As soon as Kacie said her dad was a federal-probation-officer-such-and-such, I was ready for him to light Ben up! LIGHT HIM UP, Mr. Kacie!!!! Let me grab my popcorn!
But he didn’t. What a let down. Ben survived. It wasn’t that good of a date. Ben had nothing to say. I was bored. Except for the parts where I was imagining this happening with my parents. And instead of the bachelor being Ben, it was Channing Tatum. Or Ryan Reynolds. And he was FULL of PERSONALITY.
Number Three: Nicki
As soon as I saw the Boot Shop (or the Cowboy Store or the Redneck Store or whatever you want to call it), I started screaming at Ben. But he didn’t hear me. Because, GOODIE! He’s so excited! He gets to wear another costume. Let’s all wait while he jumps up and down and claps his hands. Goodie! (I am not making fun of Texans. I love Texas. Twin lives there. I used to live there. But I am making fun of Ben trying to be a cowboy. Which is why I went with Redneck.)
Hat. Boots. Shirt.
Hair sticking out from hat.
That was a big hat. BIG. How in the world could we still see his hair? How?
I thought Nicki looked great. She’s cute. Ben . . . notsomuch. But, for the record, Ben thought Ben looked hot.
I just don’t think there was a mirror. Anywhere. Or a reflection in a car window. Because he kept wearing the hat.
I absolutely fell in love with Nicki’s dad. What a sweetheart. Seriously. In love.
I want Nicki to go find a different man. Not Ben.
This particular hometown date was a piece of cake for him. Piece of cake! I was annoyed.
Number Four: Courtney
I thought it was interesting that she all of a sudden feels badly for the way she treated some of the girls. Where’d that come from?
Also, no date. Straight to the parent’s house. Smart. People, this girl is good. She’s bad. But she’s good.
I liked Courtney’s family. I know. I’m sorry. I liked them.
So . . . smart Courtney has her date last. That’s genius. Get the parentals out of the way and then go be alone. Has anyone EVER done it like that? I bet we’ll see more of that in the future.
They had a FAKE WEDDING. Ohmyword. No.
But they did. And Courtney was actually . . . should I say it? I’m kind of scared. Hmmmm.
Courtney was actually . . . sort of . . . a little bit . . . sweet. Oh no. I said it. And I didn’t cross it out. Don’t hate me. I thought she was. I’m not happy about it. At all. I get no satisfaction from it.
And what do you know? Take a look at Ben. BAM! Tell him to write a vow and he has TONS to say. Where’d this come from? Did someone write it for him? He’s never said that much this entire time on the show. Ever. I was floored. (or bedded. Because I was in my bed.)

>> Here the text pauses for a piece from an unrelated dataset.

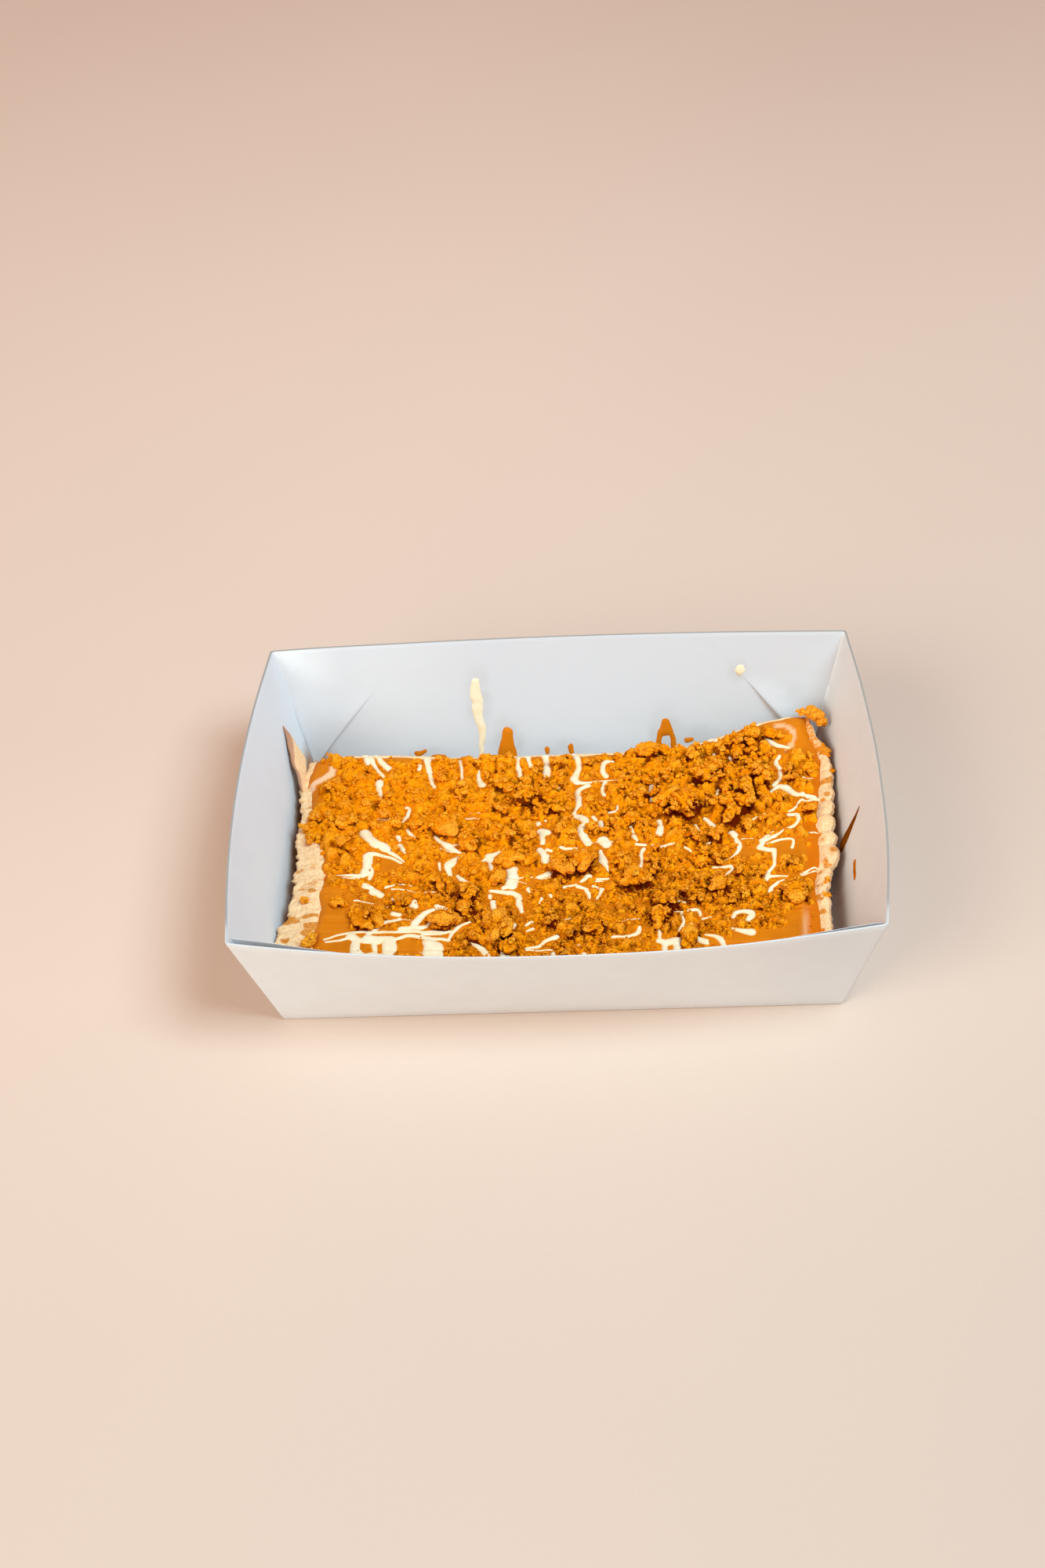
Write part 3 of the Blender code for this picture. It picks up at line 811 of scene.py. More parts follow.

If Courtney had been just a smidge more psycho, this fake wedding would have sent a normal man into a tailspin. A normal guy might have left her on the iceberg (think crazy-voice Casey with his tattoo that will guard your heart). But Ben was into it. Is he going to pick her? Is he??? I can’t take it.
Lastly, we get to see Chris Harrison. Hi, Chris!!! We need more Chris. And then we have the Rose Ceremony.
Ben gives a rose to Courtney. People, I shook my head. I mean, what are we going to do? I think we’re stuck with her.
Then he gives a rose to Lindzi. Wait. Huh? Hmmmm.
The last rose goes to . . . Nicki.
Poor Kacie. Waaaaaaa! She was my number one pick. Waaaaaa! (Although I do feel she needs a good ole boy from Tennessee. And needs to live closer to her family. And her future husband should not make wine. Maybe bibles.)
The limo language Kacie used was a bit shocking. I don’t think her parents are going to want to hear that limo language coming out of her mouth. I’m speaking from personal experience. She may get grounded.